[Stored data entries]
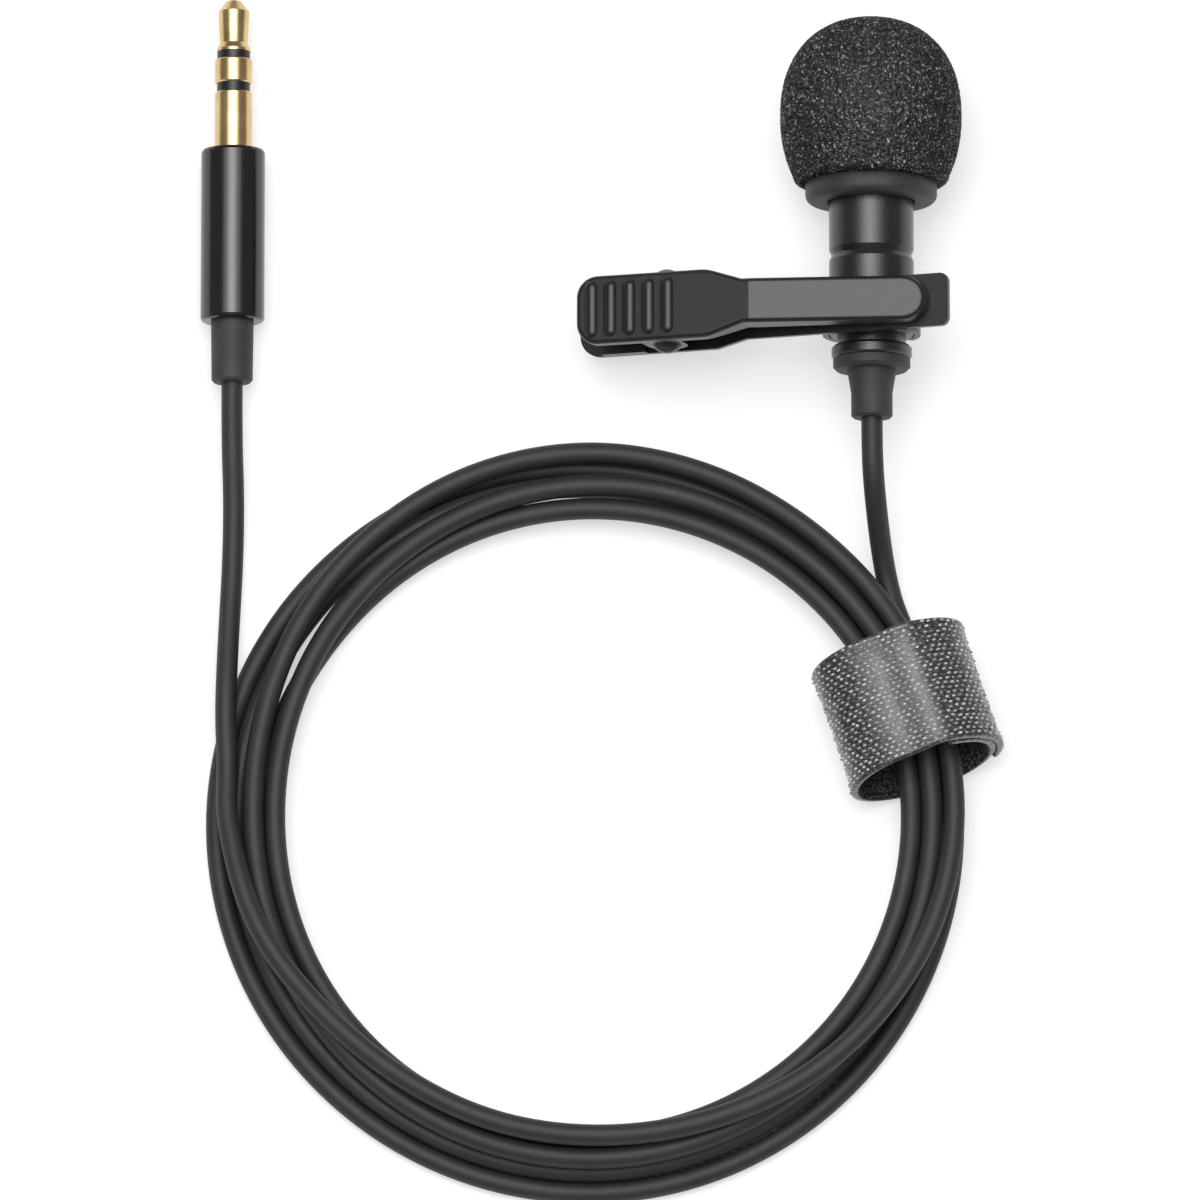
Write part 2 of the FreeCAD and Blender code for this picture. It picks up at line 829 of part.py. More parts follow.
def cord_coil():
    corners = [(coil_inner + coil_edge, 0), (coil_outer - coil_edge, 0), (coil_outer, coil_edge)]
    corners += [(coil_outer, coil_height - coil_edge), (coil_outer - coil_edge, coil_height)]
    corners += [(coil_inner + coil_edge, coil_height), (coil_inner, coil_height - coil_edge)]
    corners += [(coil_inner, coil_edge)]
    ring = lathe(corners, FreeCAD.Placement(V(coil_x, coil_y, 0), FreeCAD.Rotation()))
    lifted = tie_thick + strap_gap
    bed = rounded_bar(tie_width + 4, lifted, tie_length + 2, 0, 0.3)
    return ring.cut(placed(bed, tie_place()))


def make_lead():
    keep("cord_mic_lead", route_tube("cord_mic_lead", mic_route))
    keep("cord_plug_lead", route_tube("cord_plug_lead", plug_route))
    keep("cord_coil", cord_coil())
    keep("tie_strap", tie_strap())
    keep("tie_hook_tab", tie_hook_tab())


def report():
    for name, shape in sorted(parts.items()):
        box = shape.BoundBox
        print(name, len(shape.Solids), shape.isValid(), round(shape.Volume, 2),
              [round(v, 2) for v in (box.XMin, box.YMin, box.ZMin, box.XMax, box.YMax, box.ZMax)])
    pin = clip_place.multVec(V(pin_x, 0, pin_z))
    print("clip pin at", [round(v, 3) for v in pin])


make_head()
make_windscreen()
make_plug()
make_clip()
make_lead()
report()
os.makedirs("parts", exist_ok=True)
for node, shape in parts.items():
    shape.exportStep("parts/" + node + ".step")
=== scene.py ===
import bpy
import math
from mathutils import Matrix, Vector, noise


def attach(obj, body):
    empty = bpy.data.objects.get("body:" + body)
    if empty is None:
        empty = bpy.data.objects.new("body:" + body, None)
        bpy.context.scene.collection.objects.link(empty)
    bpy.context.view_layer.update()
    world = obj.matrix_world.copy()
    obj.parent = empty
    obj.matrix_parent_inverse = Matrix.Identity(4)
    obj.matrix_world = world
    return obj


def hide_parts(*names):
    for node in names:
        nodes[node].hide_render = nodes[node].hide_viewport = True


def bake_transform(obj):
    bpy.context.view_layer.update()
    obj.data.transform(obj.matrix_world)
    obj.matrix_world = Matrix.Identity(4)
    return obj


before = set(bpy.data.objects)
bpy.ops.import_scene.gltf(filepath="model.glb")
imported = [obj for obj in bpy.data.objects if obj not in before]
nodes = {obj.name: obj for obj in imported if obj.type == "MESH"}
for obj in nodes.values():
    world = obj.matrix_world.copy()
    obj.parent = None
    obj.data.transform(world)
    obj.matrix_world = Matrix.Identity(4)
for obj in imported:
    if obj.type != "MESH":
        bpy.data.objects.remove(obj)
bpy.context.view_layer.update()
mm = 0.001


# Camera first, then the lead, then everything else

cameraPlace = {"aimX": -15.9, "aimY": -34.7, "elevation": 80, "lens": 400, "frameWidth": 112.15}


def makeCamera(place):
    data = bpy.data.cameras.new("studioCamera")
    data.lens = place["lens"]
    camera = bpy.data.objects.new("studioCamera", data)
    distance = place["frameWidth"] * place["lens"] / data.sensor_width
    tilt = math.radians(place["elevation"])
    away = Vector((0, -math.cos(tilt), math.sin(tilt))) * distance
    camera.location = (Vector((place["aimX"], place["aimY"], 0)) + away) * mm
    camera.rotation_euler = (math.pi / 2 - tilt, 0, 0)
    data.clip_end = 20
    bpy.context.scene.collection.objects.link(camera)
    bpy.context.scene.camera = camera


makeCamera(cameraPlace)
print("camera placed")


# Small helpers for nodes, colours and meshes

def hexColour(text):
    values = [int(text[i:i + 2], 16) / 255 for i in (1, 3, 5)]
    return tuple(v / 12.92 if v <= 0.04045 else ((v + 0.055) / 1.055) ** 2.4 for v in values) + (1.0,)


def addNode(tree, kind, inputs=None, stops=(), **settings):
    node = tree.nodes.new(kind)
    for name, value in settings.items():
        setattr(node, name, value)
    for index, (place, colour) in enumerate(stops):  # a colour ramp's own stops
        if index == len(node.color_ramp.elements):
            node.color_ramp.elements.new(1.0)
        node.color_ramp.elements[index].position = place
        node.color_ramp.elements[index].color = hexColour(colour)
    for name, value in (inputs or {}).items():
        if isinstance(value, bpy.types.NodeSocket):
            tree.links.new(value, node.inputs[name])
        else:
            node.inputs[name].default_value = value
    return node


def startMaterial(name, shaderInputs):
    material = bpy.data.materials.new(name)
    material.use_nodes = True
    tree = material.node_tree
    tree.nodes.clear()
    shader = addNode(tree, "ShaderNodeBsdfPrincipled", shaderInputs)
    addNode(tree, "ShaderNodeOutputMaterial", {"Surface": shader.outputs["BSDF"]})
    return material, tree, shader


def plainFinish(name, facts):
    # cloud and grain are the sizes in mm of a slow drift in colour and of the surface's own texture;
    # grain is drawn coarser than on the real surface, as coarse as it needs to be to show
    material, tree, shader = startMaterial(name, facts["gloss"])
    place = addNode(tree, "ShaderNodeTexCoord").outputs["Object"]
    cloud = addNode(tree, "ShaderNodeTexNoise", {
        "Vector": place, "Scale": 1000 / facts["cloud"], "Detail": 3.0})
    grit = addNode(tree, "ShaderNodeTexNoise", {
        "Vector": place, "Scale": 1000 / facts["grain"], "Detail": 4.0})
    tone = addNode(tree, "ShaderNodeValToRGB", {"Fac": cloud.outputs["Fac"]},
                   stops=[(0.35, facts["dark"]), (0.7, facts["light"])])
    tree.links.new(tone.outputs["Color"], shader.inputs["Base Color"])
    spread = addNode(tree, "ShaderNodeMapRange", {
        "Value": grit.outputs["Fac"], "From Min": 0.3, "From Max": 0.7,
        "To Min": facts["smoothest"], "To Max": facts["roughest"]})
    tree.links.new(spread.outputs["Result"], shader.inputs["Roughness"])
    relief = addNode(tree, "ShaderNodeBump", {
        "Height": grit.outputs["Fac"], "Strength": facts["bump"], "Distance": facts["grain"] * mm * 0.3})
    tree.links.new(relief.outputs["Normal"], shader.inputs["Normal"])
    return material


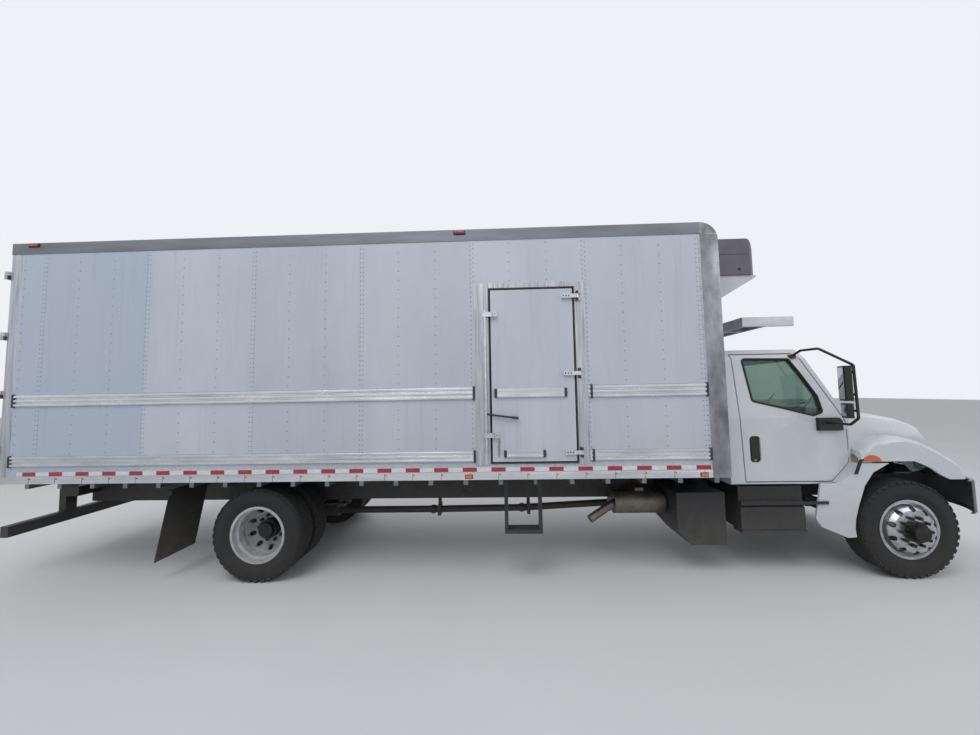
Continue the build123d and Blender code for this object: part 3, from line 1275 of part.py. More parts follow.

(Written request):
What do the records say? Quote them all exactly.

(Final result):
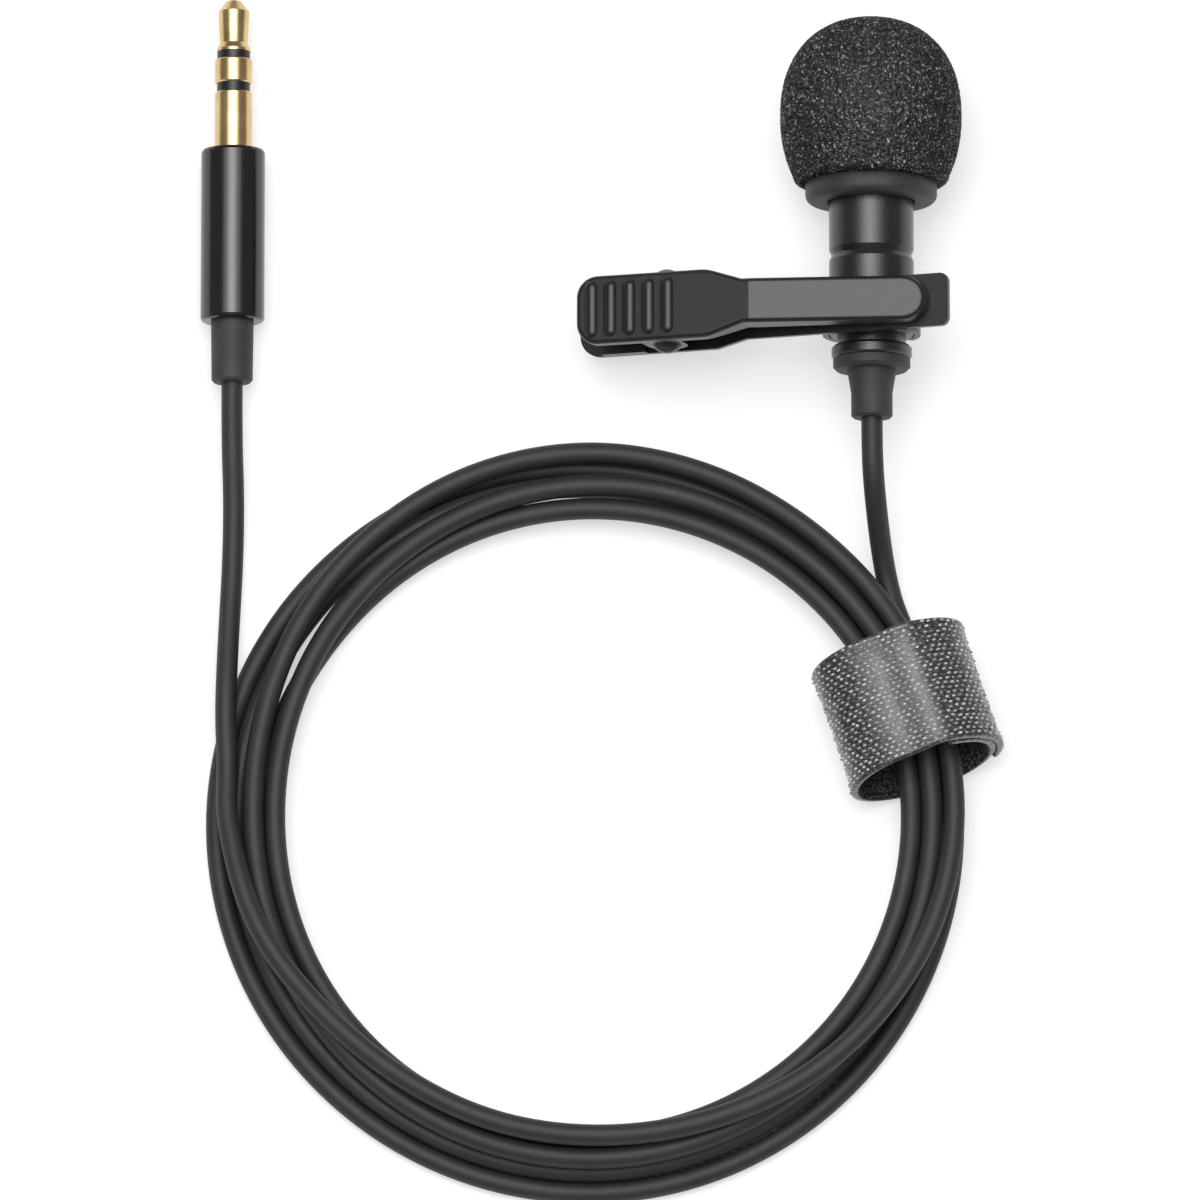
Write part 2 of the FreeCAD and Blender code for this picture. It picks up at line 829 of part.py. More parts follow.
def cord_coil():
    corners = [(coil_inner + coil_edge, 0), (coil_outer - coil_edge, 0), (coil_outer, coil_edge)]
    corners += [(coil_outer, coil_height - coil_edge), (coil_outer - coil_edge, coil_height)]
    corners += [(coil_inner + coil_edge, coil_height), (coil_inner, coil_height - coil_edge)]
    corners += [(coil_inner, coil_edge)]
    ring = lathe(corners, FreeCAD.Placement(V(coil_x, coil_y, 0), FreeCAD.Rotation()))
    lifted = tie_thick + strap_gap
    bed = rounded_bar(tie_width + 4, lifted, tie_length + 2, 0, 0.3)
    return ring.cut(placed(bed, tie_place()))


def make_lead():
    keep("cord_mic_lead", route_tube("cord_mic_lead", mic_route))
    keep("cord_plug_lead", route_tube("cord_plug_lead", plug_route))
    keep("cord_coil", cord_coil())
    keep("tie_strap", tie_strap())
    keep("tie_hook_tab", tie_hook_tab())


def report():
    for name, shape in sorted(parts.items()):
        box = shape.BoundBox
        print(name, len(shape.Solids), shape.isValid(), round(shape.Volume, 2),
              [round(v, 2) for v in (box.XMin, box.YMin, box.ZMin, box.XMax, box.YMax, box.ZMax)])
    pin = clip_place.multVec(V(pin_x, 0, pin_z))
    print("clip pin at", [round(v, 3) for v in pin])


make_head()
make_windscreen()
make_plug()
make_clip()
make_lead()
report()
os.makedirs("parts", exist_ok=True)
for node, shape in parts.items():
    shape.exportStep("parts/" + node + ".step")
=== scene.py ===
import bpy
import math
from mathutils import Matrix, Vector, noise


def attach(obj, body):
    empty = bpy.data.objects.get("body:" + body)
    if empty is None:
        empty = bpy.data.objects.new("body:" + body, None)
        bpy.context.scene.collection.objects.link(empty)
    bpy.context.view_layer.update()
    world = obj.matrix_world.copy()
    obj.parent = empty
    obj.matrix_parent_inverse = Matrix.Identity(4)
    obj.matrix_world = world
    return obj


def hide_parts(*names):
    for node in names:
        nodes[node].hide_render = nodes[node].hide_viewport = True


def bake_transform(obj):
    bpy.context.view_layer.update()
    obj.data.transform(obj.matrix_world)
    obj.matrix_world = Matrix.Identity(4)
    return obj


before = set(bpy.data.objects)
bpy.ops.import_scene.gltf(filepath="model.glb")
imported = [obj for obj in bpy.data.objects if obj not in before]
nodes = {obj.name: obj for obj in imported if obj.type == "MESH"}
for obj in nodes.values():
    world = obj.matrix_world.copy()
    obj.parent = None
    obj.data.transform(world)
    obj.matrix_world = Matrix.Identity(4)
for obj in imported:
    if obj.type != "MESH":
        bpy.data.objects.remove(obj)
bpy.context.view_layer.update()
mm = 0.001


# Camera first, then the lead, then everything else

cameraPlace = {"aimX": -15.9, "aimY": -34.7, "elevation": 80, "lens": 400, "frameWidth": 112.15}


def makeCamera(place):
    data = bpy.data.cameras.new("studioCamera")
    data.lens = place["lens"]
    camera = bpy.data.objects.new("studioCamera", data)
    distance = place["frameWidth"] * place["lens"] / data.sensor_width
    tilt = math.radians(place["elevation"])
    away = Vector((0, -math.cos(tilt), math.sin(tilt))) * distance
    camera.location = (Vector((place["aimX"], place["aimY"], 0)) + away) * mm
    camera.rotation_euler = (math.pi / 2 - tilt, 0, 0)
    data.clip_end = 20
    bpy.context.scene.collection.objects.link(camera)
    bpy.context.scene.camera = camera


makeCamera(cameraPlace)
print("camera placed")


# Small helpers for nodes, colours and meshes

def hexColour(text):
    values = [int(text[i:i + 2], 16) / 255 for i in (1, 3, 5)]
    return tuple(v / 12.92 if v <= 0.04045 else ((v + 0.055) / 1.055) ** 2.4 for v in values) + (1.0,)


def addNode(tree, kind, inputs=None, stops=(), **settings):
    node = tree.nodes.new(kind)
    for name, value in settings.items():
        setattr(node, name, value)
    for index, (place, colour) in enumerate(stops):  # a colour ramp's own stops
        if index == len(node.color_ramp.elements):
            node.color_ramp.elements.new(1.0)
        node.color_ramp.elements[index].position = place
        node.color_ramp.elements[index].color = hexColour(colour)
    for name, value in (inputs or {}).items():
        if isinstance(value, bpy.types.NodeSocket):
            tree.links.new(value, node.inputs[name])
        else:
            node.inputs[name].default_value = value
    return node


def startMaterial(name, shaderInputs):
    material = bpy.data.materials.new(name)
    material.use_nodes = True
    tree = material.node_tree
    tree.nodes.clear()
    shader = addNode(tree, "ShaderNodeBsdfPrincipled", shaderInputs)
    addNode(tree, "ShaderNodeOutputMaterial", {"Surface": shader.outputs["BSDF"]})
    return material, tree, shader


def plainFinish(name, facts):
    # cloud and grain are the sizes in mm of a slow drift in colour and of the surface's own texture;
    # grain is drawn coarser than on the real surface, as coarse as it needs to be to show
    material, tree, shader = startMaterial(name, facts["gloss"])
    place = addNode(tree, "ShaderNodeTexCoord").outputs["Object"]
    cloud = addNode(tree, "ShaderNodeTexNoise", {
        "Vector": place, "Scale": 1000 / facts["cloud"], "Detail": 3.0})
    grit = addNode(tree, "ShaderNodeTexNoise", {
        "Vector": place, "Scale": 1000 / facts["grain"], "Detail": 4.0})
    tone = addNode(tree, "ShaderNodeValToRGB", {"Fac": cloud.outputs["Fac"]},
                   stops=[(0.35, facts["dark"]), (0.7, facts["light"])])
    tree.links.new(tone.outputs["Color"], shader.inputs["Base Color"])
    spread = addNode(tree, "ShaderNodeMapRange", {
        "Value": grit.outputs["Fac"], "From Min": 0.3, "From Max": 0.7,
        "To Min": facts["smoothest"], "To Max": facts["roughest"]})
    tree.links.new(spread.outputs["Result"], shader.inputs["Roughness"])
    relief = addNode(tree, "ShaderNodeBump", {
        "Height": grit.outputs["Fac"], "Strength": facts["bump"], "Distance": facts["grain"] * mm * 0.3})
    tree.links.new(relief.outputs["Normal"], shader.inputs["Normal"])
    return material


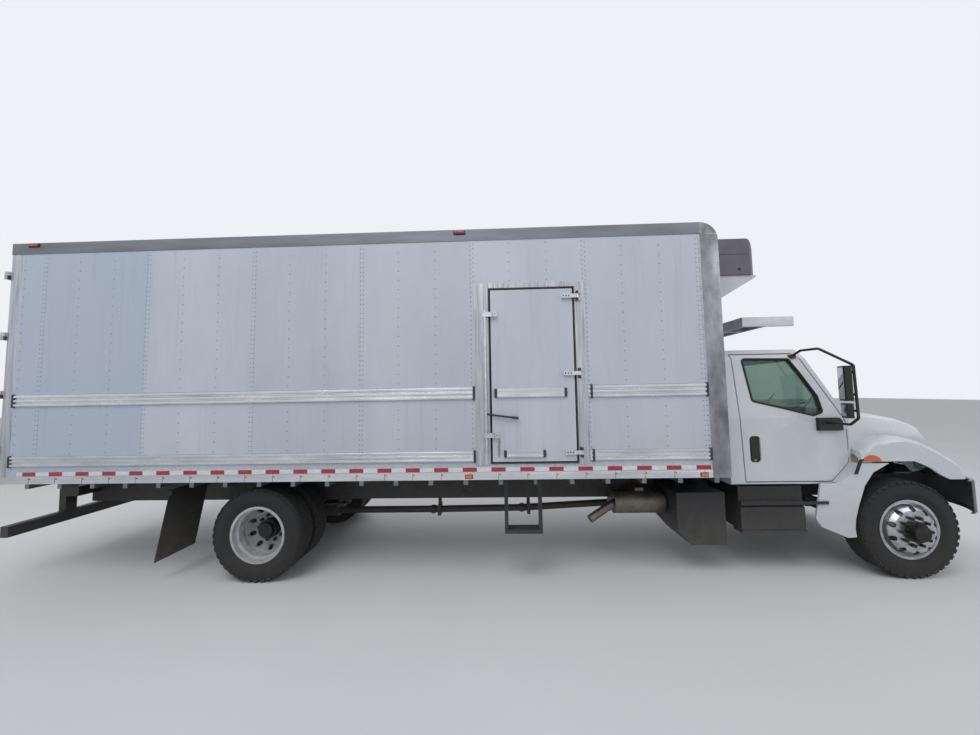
Continue the build123d and Blender code for this object: part 3, from line 1275 of part.py. More parts follow.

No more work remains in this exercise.